Not too bad of a day. Although I didn't get to dance I'm not going to beat myself up for it. See I'm trying to change my lifestyle also and I had a pretty good day doing so, so I'm not gonna beat myself up over the dancing. I ate so-so. Not really great but I did not eat after 7:00 and that is something I really want to stick to. I woke up and after getting my daughter off to school I took a shower AND blow dried my hair. Now I'm sure some of you are thinking what's the big deal...and your right, it's not...except for me. See there were some days, okay alot of days that my husband would come home and I'd be in the same thing he left me in. I know, GROSS! Don't get me wrong, I'm not opposed to showering, it's the makeup and doing my hair that I don't understand if I'm not going anywhere. I'd shower just before my DH came home and then put back on my sleeppants and a new t-shirt. So anyway 2 days in a row I've showered in the morning and done my hair. I still won't wear makeup around the house becuase I already have crappy skin but at least I'm blow drying my hair...oh AND I'm putting on jeans and a shirt. No more sleep pants or sweats. I figure this might help to make me feel better about myself during the day and that in turn might help with the weight loss. I watched the biggest loser tonight and really related to guy who said that when his son had a siezure he ate a burrito...turing to food again. GIRLS>>>THAT IS ME!!!!!!! Boy I love my food and my food loves me. Makes me feel so good sometimes I can't stand it. I specifially remember this one day that wasn't good and I was out and about, I COULD NOT WAIT to get home to stuff my face. It was like a drug I needed. Then when I got home and fullfilled that void/need. I was so happy and felt so much better.

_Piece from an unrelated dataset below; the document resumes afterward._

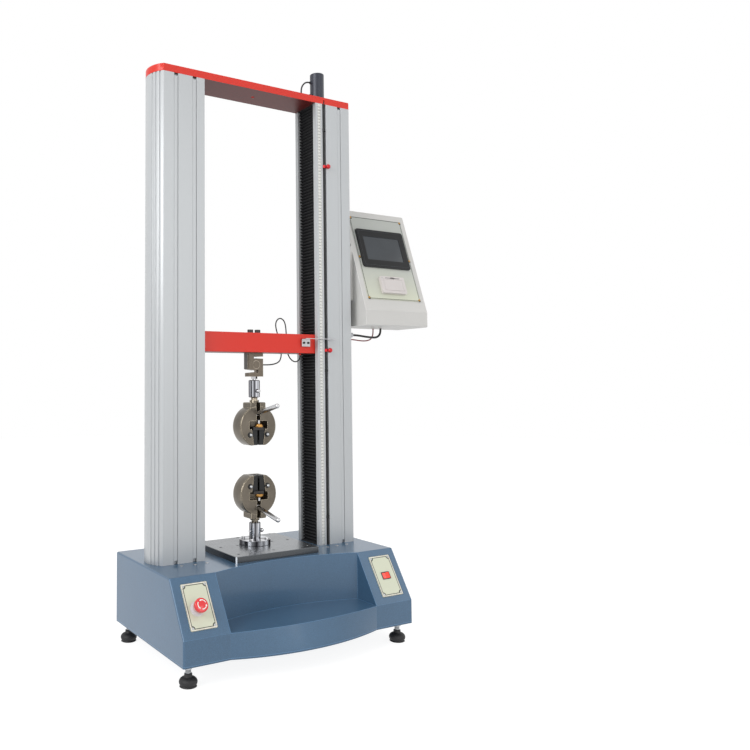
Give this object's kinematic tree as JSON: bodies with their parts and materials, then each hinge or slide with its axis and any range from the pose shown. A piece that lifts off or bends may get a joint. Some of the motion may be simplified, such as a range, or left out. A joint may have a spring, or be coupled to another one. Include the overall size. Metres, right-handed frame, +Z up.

I don't want to give that feeling up...scares me. Also on the show there was a girl who was out to eat with her friends and couldn't really enjoy the good food becuase she needed to eat healthy. I said to my DH, I don't want to give up all that good stuff FOR THE REST OF MY LIFE!!! Gosh ladies, am I one of those people that even when I do get thin I will still have to abstain, ALWAYS make the "right" choice. Like being an alcoholic...they can't even have ONE drink. Am I forever not going to be able to have one yummy treat????? These are some of the things that scare me. I know it is just the diet devil
trying to keep me fat but sometimes he really works. Well as I told my slef in my first post
I'm only going to worry about today. TODAY I will not get fatter, I can commit to today.
Well, I did commit to today and today I DID NOT get fatter. I'm happy with that for now.